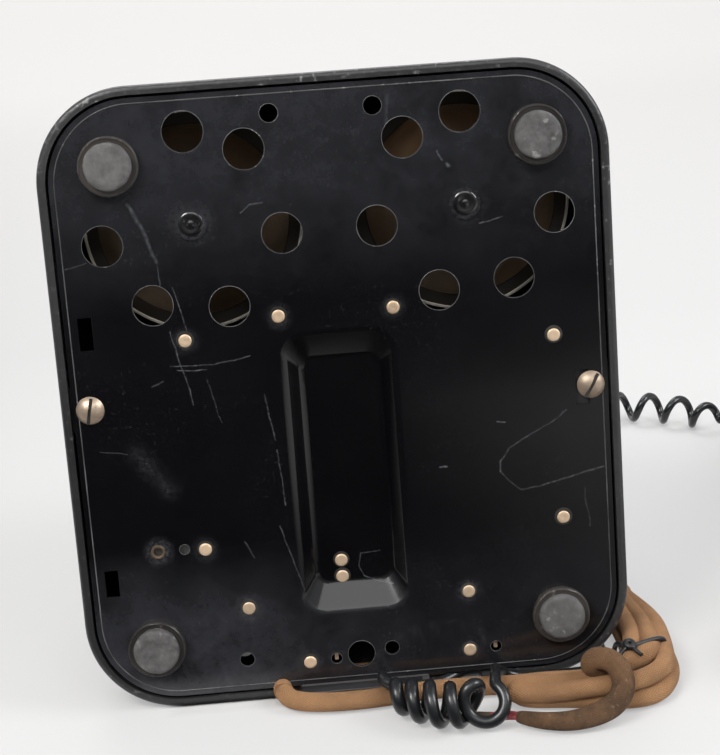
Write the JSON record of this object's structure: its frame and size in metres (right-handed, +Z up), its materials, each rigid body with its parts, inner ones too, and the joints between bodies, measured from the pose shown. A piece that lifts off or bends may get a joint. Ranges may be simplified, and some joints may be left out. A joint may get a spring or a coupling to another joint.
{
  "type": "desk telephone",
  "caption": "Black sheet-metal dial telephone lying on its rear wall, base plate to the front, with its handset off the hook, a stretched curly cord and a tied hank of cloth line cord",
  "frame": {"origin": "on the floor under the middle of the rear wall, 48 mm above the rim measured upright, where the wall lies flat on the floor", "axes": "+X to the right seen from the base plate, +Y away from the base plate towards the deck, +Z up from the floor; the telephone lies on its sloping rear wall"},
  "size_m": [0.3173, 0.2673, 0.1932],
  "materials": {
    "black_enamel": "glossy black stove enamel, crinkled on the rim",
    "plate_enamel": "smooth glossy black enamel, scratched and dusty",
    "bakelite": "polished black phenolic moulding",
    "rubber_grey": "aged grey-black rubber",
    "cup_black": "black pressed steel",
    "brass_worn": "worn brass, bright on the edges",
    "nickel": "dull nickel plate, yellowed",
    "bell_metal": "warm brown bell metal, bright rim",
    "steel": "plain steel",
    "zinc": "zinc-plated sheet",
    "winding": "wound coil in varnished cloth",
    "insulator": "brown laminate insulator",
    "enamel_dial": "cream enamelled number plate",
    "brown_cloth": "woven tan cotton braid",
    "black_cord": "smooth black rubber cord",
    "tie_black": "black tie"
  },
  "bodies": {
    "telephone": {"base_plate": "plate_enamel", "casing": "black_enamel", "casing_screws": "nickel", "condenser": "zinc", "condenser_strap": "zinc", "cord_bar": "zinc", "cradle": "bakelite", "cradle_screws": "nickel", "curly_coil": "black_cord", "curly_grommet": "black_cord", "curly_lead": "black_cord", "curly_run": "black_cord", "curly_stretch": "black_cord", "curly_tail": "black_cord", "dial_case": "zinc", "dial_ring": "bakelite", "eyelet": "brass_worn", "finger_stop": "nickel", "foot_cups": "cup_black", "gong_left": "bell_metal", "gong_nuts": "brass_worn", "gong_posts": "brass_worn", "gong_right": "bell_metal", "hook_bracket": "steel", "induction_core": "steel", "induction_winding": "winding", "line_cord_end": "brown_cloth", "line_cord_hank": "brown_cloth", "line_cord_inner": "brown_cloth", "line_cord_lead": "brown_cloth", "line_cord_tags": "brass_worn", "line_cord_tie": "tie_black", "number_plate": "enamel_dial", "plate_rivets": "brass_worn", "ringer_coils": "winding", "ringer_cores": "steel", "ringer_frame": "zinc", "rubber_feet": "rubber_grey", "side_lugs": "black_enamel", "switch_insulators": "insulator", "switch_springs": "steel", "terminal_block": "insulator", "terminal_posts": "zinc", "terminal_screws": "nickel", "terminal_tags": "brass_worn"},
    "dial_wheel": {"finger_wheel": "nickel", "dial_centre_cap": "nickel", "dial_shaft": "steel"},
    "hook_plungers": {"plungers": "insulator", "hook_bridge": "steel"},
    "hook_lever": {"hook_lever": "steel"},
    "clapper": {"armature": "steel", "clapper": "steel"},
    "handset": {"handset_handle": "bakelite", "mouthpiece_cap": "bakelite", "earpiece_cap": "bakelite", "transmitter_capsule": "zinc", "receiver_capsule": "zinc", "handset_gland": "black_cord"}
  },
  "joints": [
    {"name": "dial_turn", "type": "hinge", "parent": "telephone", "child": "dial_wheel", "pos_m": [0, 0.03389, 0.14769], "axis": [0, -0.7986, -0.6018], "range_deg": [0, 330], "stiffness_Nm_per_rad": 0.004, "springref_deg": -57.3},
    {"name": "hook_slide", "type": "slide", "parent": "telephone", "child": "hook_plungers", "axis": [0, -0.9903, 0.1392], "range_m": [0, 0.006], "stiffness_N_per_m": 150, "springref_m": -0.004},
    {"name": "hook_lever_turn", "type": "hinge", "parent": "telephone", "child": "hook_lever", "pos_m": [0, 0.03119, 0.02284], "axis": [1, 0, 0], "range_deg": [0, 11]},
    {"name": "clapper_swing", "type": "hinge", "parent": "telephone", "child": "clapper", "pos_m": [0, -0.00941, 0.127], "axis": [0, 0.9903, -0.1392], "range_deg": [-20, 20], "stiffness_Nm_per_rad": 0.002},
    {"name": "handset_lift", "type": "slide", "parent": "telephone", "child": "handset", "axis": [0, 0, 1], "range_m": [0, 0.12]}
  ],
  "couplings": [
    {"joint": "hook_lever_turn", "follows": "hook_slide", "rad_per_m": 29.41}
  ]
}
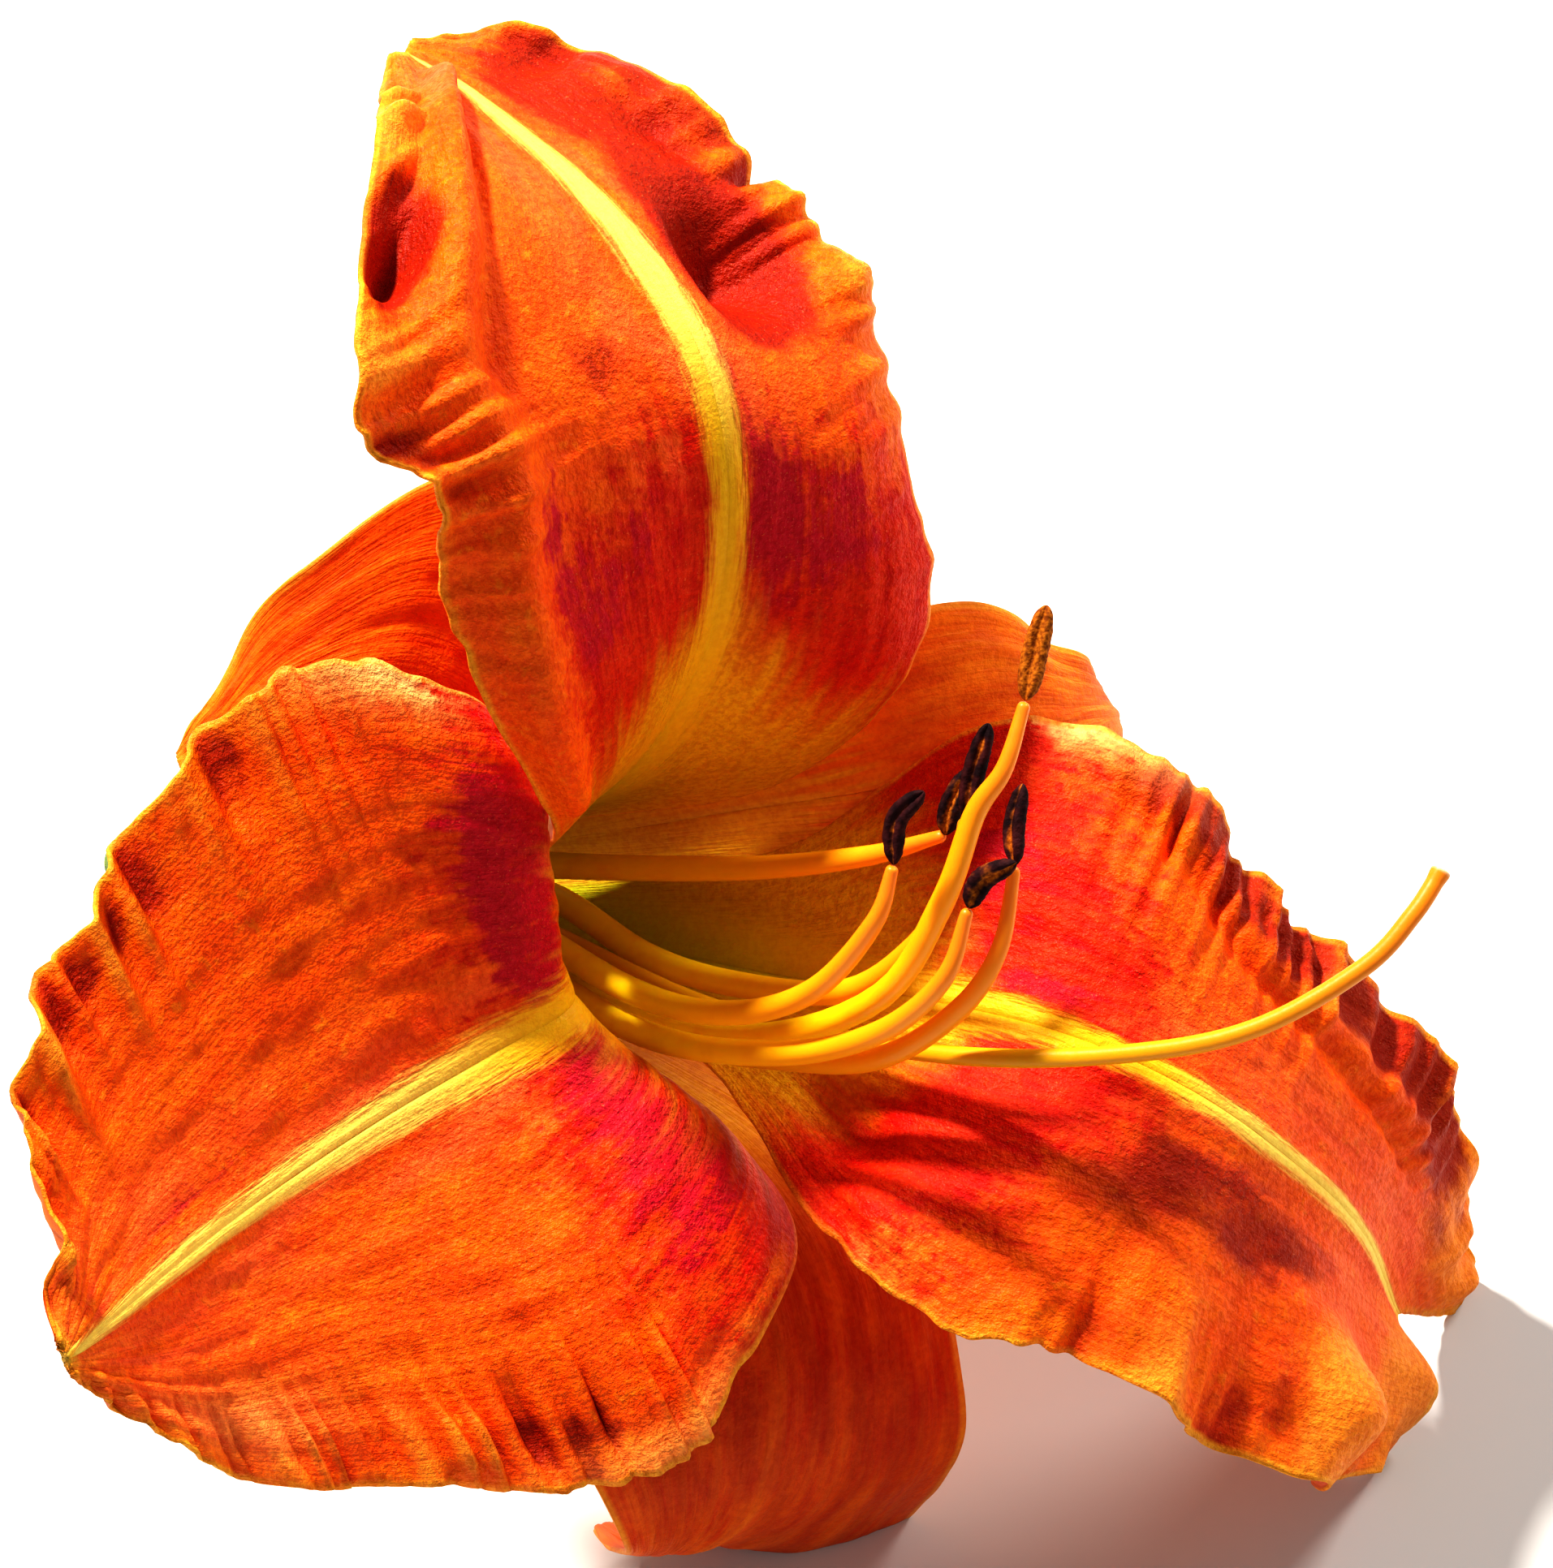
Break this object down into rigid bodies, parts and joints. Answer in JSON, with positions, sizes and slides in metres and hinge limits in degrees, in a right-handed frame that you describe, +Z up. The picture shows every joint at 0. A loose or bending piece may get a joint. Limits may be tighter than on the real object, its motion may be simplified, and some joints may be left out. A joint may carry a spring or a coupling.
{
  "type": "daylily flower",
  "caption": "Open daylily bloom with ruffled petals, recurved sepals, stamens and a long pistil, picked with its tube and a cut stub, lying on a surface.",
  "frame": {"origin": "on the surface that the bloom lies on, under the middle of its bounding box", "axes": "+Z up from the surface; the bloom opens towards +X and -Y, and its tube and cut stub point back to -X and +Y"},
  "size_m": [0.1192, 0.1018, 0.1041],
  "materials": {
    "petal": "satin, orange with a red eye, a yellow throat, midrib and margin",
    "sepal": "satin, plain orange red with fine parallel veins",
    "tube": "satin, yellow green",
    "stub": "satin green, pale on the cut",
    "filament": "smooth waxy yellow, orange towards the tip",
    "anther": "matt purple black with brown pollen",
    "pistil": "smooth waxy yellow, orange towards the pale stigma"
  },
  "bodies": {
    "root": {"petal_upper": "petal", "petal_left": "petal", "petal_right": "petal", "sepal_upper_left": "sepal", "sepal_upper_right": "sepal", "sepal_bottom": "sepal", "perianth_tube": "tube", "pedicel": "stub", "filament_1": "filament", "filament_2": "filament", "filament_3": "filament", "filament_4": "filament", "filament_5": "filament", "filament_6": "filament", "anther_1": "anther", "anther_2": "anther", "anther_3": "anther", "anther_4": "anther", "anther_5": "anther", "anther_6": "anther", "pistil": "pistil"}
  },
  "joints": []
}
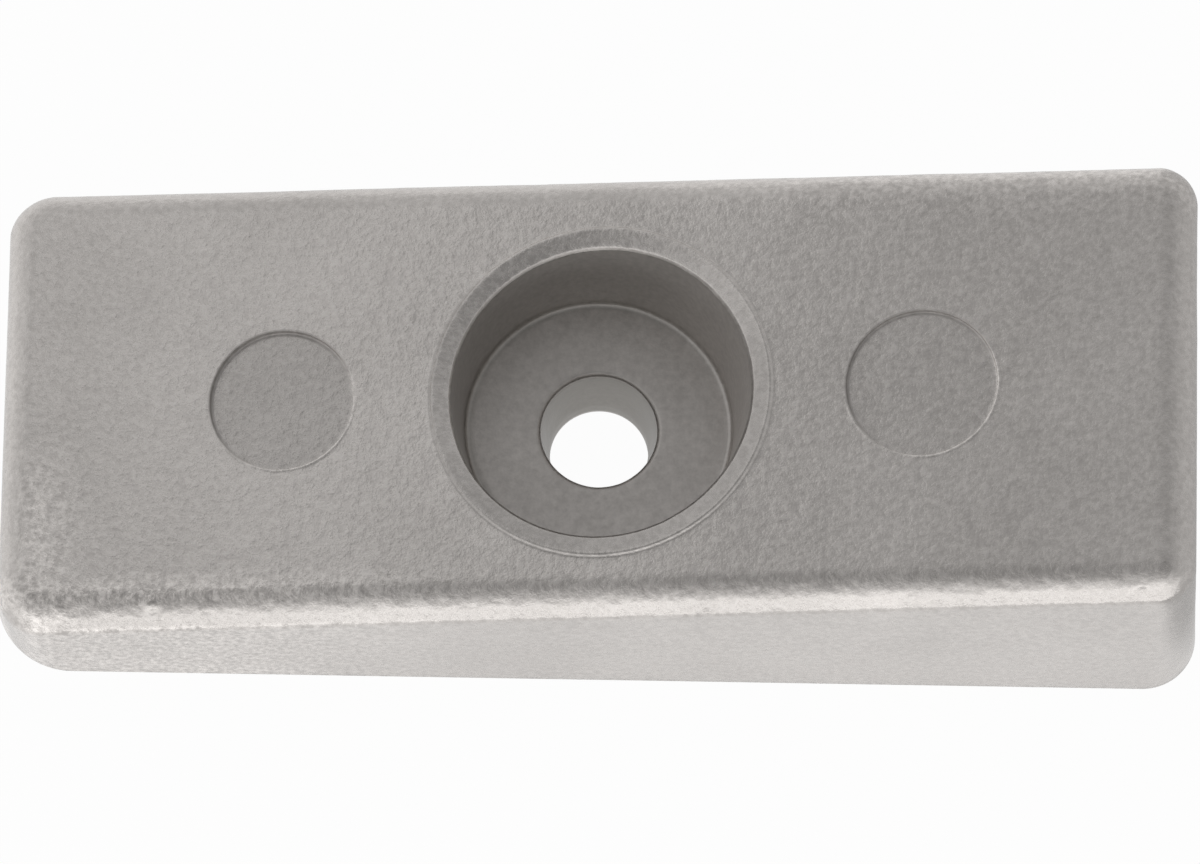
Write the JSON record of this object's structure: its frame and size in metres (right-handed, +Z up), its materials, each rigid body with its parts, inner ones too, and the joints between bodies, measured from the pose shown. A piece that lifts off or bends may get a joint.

◆ **REQUIRED WORK**
Would you set down the listing exactly, omitting pictures?

◆ **RESPONSE TO THE EXERCISE**
Write the JSON record of this object's structure: its frame and size in metres (right-handed, +Z up), its materials, each rigid body with its parts, inner ones too, and the joints between bodies, measured from the pose shown. A piece that lifts off or bends may get a joint. Ranges may be simplified, and some joints may be left out. A joint may get a spring or a coupling to another joint.
{
  "type": "desk telephone",
  "caption": "Black sheet-metal dial telephone lying on its rear wall, base plate to the front, with its handset off the hook, a stretched curly cord and a tied hank of cloth line cord",
  "frame": {"origin": "on the floor under the middle of the rear wall, 48 mm above the rim measured upright, where the wall lies flat on the floor", "axes": "+X to the right seen from the base plate, +Y away from the base plate towards the deck, +Z up from the floor; the telephone lies on its sloping rear wall"},
  "size_m": [0.3173, 0.2673, 0.1932],
  "materials": {
    "black_enamel": "glossy black stove enamel, crinkled on the rim",
    "plate_enamel": "smooth glossy black enamel, scratched and dusty",
    "bakelite": "polished black phenolic moulding",
    "rubber_grey": "aged grey-black rubber",
    "cup_black": "black pressed steel",
    "brass_worn": "worn brass, bright on the edges",
    "nickel": "dull nickel plate, yellowed",
    "bell_metal": "warm brown bell metal, bright rim",
    "steel": "plain steel",
    "zinc": "zinc-plated sheet",
    "winding": "wound coil in varnished cloth",
    "insulator": "brown laminate insulator",
    "enamel_dial": "cream enamelled number plate",
    "brown_cloth": "woven tan cotton braid",
    "black_cord": "smooth black rubber cord",
    "tie_black": "black tie"
  },
  "bodies": {
    "telephone": {"base_plate": "plate_enamel", "casing": "black_enamel", "casing_screws": "nickel", "condenser": "zinc", "condenser_strap": "zinc", "cord_bar": "zinc", "cradle": "bakelite", "cradle_screws": "nickel", "curly_coil": "black_cord", "curly_grommet": "black_cord", "curly_lead": "black_cord", "curly_run": "black_cord", "curly_stretch": "black_cord", "curly_tail": "black_cord", "dial_case": "zinc", "dial_ring": "bakelite", "eyelet": "brass_worn", "finger_stop": "nickel", "foot_cups": "cup_black", "gong_left": "bell_metal", "gong_nuts": "brass_worn", "gong_posts": "brass_worn", "gong_right": "bell_metal", "hook_bracket": "steel", "induction_core": "steel", "induction_winding": "winding", "line_cord_end": "brown_cloth", "line_cord_hank": "brown_cloth", "line_cord_inner": "brown_cloth", "line_cord_lead": "brown_cloth", "line_cord_tags": "brass_worn", "line_cord_tie": "tie_black", "number_plate": "enamel_dial", "plate_rivets": "brass_worn", "ringer_coils": "winding", "ringer_cores": "steel", "ringer_frame": "zinc", "rubber_feet": "rubber_grey", "side_lugs": "black_enamel", "switch_insulators": "insulator", "switch_springs": "steel", "terminal_block": "insulator", "terminal_posts": "zinc", "terminal_screws": "nickel", "terminal_tags": "brass_worn"},
    "dial_wheel": {"finger_wheel": "nickel", "dial_centre_cap": "nickel", "dial_shaft": "steel"},
    "hook_plungers": {"plungers": "insulator", "hook_bridge": "steel"},
    "hook_lever": {"hook_lever": "steel"},
    "clapper": {"armature": "steel", "clapper": "steel"},
    "handset": {"handset_handle": "bakelite", "mouthpiece_cap": "bakelite", "earpiece_cap": "bakelite", "transmitter_capsule": "zinc", "receiver_capsule": "zinc", "handset_gland": "black_cord"}
  },
  "joints": [
    {"name": "dial_turn", "type": "hinge", "parent": "telephone", "child": "dial_wheel", "pos_m": [0, 0.03389, 0.14769], "axis": [0, -0.7986, -0.6018], "range_deg": [0, 330], "stiffness_Nm_per_rad": 0.004, "springref_deg": -57.3},
    {"name": "hook_slide", "type": "slide", "parent": "telephone", "child": "hook_plungers", "axis": [0, -0.9903, 0.1392], "range_m": [0, 0.006], "stiffness_N_per_m": 150, "springref_m": -0.004},
    {"name": "hook_lever_turn", "type": "hinge", "parent": "telephone", "child": "hook_lever", "pos_m": [0, 0.03119, 0.02284], "axis": [1, 0, 0], "range_deg": [0, 11]},
    {"name": "clapper_swing", "type": "hinge", "parent": "telephone", "child": "clapper", "pos_m": [0, -0.00941, 0.127], "axis": [0, 0.9903, -0.1392], "range_deg": [-20, 20], "stiffness_Nm_per_rad": 0.002},
    {"name": "handset_lift", "type": "slide", "parent": "telephone", "child": "handset", "axis": [0, 0, 1], "range_m": [0, 0.12]}
  ],
  "couplings": [
    {"joint": "hook_lever_turn", "follows": "hook_slide", "rad_per_m": 29.41}
  ]
}
Break this object down into rigid bodies, parts and joints. Answer in JSON, with positions, sizes and slides in metres and hinge limits in degrees, in a right-handed frame that you describe, +Z up. The picture shows every joint at 0. A loose or bending piece may get a joint. Limits may be tighter than on the real object, its motion may be simplified, and some joints may be left out. A joint may carry a spring or a coupling.
{
  "type": "daylily flower",
  "caption": "Open daylily bloom with ruffled petals, recurved sepals, stamens and a long pistil, picked with its tube and a cut stub, lying on a surface.",
  "frame": {"origin": "on the surface that the bloom lies on, under the middle of its bounding box", "axes": "+Z up from the surface; the bloom opens towards +X and -Y, and its tube and cut stub point back to -X and +Y"},
  "size_m": [0.1192, 0.1018, 0.1041],
  "materials": {
    "petal": "satin, orange with a red eye, a yellow throat, midrib and margin",
    "sepal": "satin, plain orange red with fine parallel veins",
    "tube": "satin, yellow green",
    "stub": "satin green, pale on the cut",
    "filament": "smooth waxy yellow, orange towards the tip",
    "anther": "matt purple black with brown pollen",
    "pistil": "smooth waxy yellow, orange towards the pale stigma"
  },
  "bodies": {
    "root": {"petal_upper": "petal", "petal_left": "petal", "petal_right": "petal", "sepal_upper_left": "sepal", "sepal_upper_right": "sepal", "sepal_bottom": "sepal", "perianth_tube": "tube", "pedicel": "stub", "filament_1": "filament", "filament_2": "filament", "filament_3": "filament", "filament_4": "filament", "filament_5": "filament", "filament_6": "filament", "anther_1": "anther", "anther_2": "anther", "anther_3": "anther", "anther_4": "anther", "anther_5": "anther", "anther_6": "anther", "pistil": "pistil"}
  },
  "joints": []
}
Write the JSON record of this object's structure: its frame and size in metres (right-handed, +Z up), its materials, each rigid body with its parts, inner ones too, and the joints between bodies, measured from the pose shown. A piece that lifts off or bends may get a joint.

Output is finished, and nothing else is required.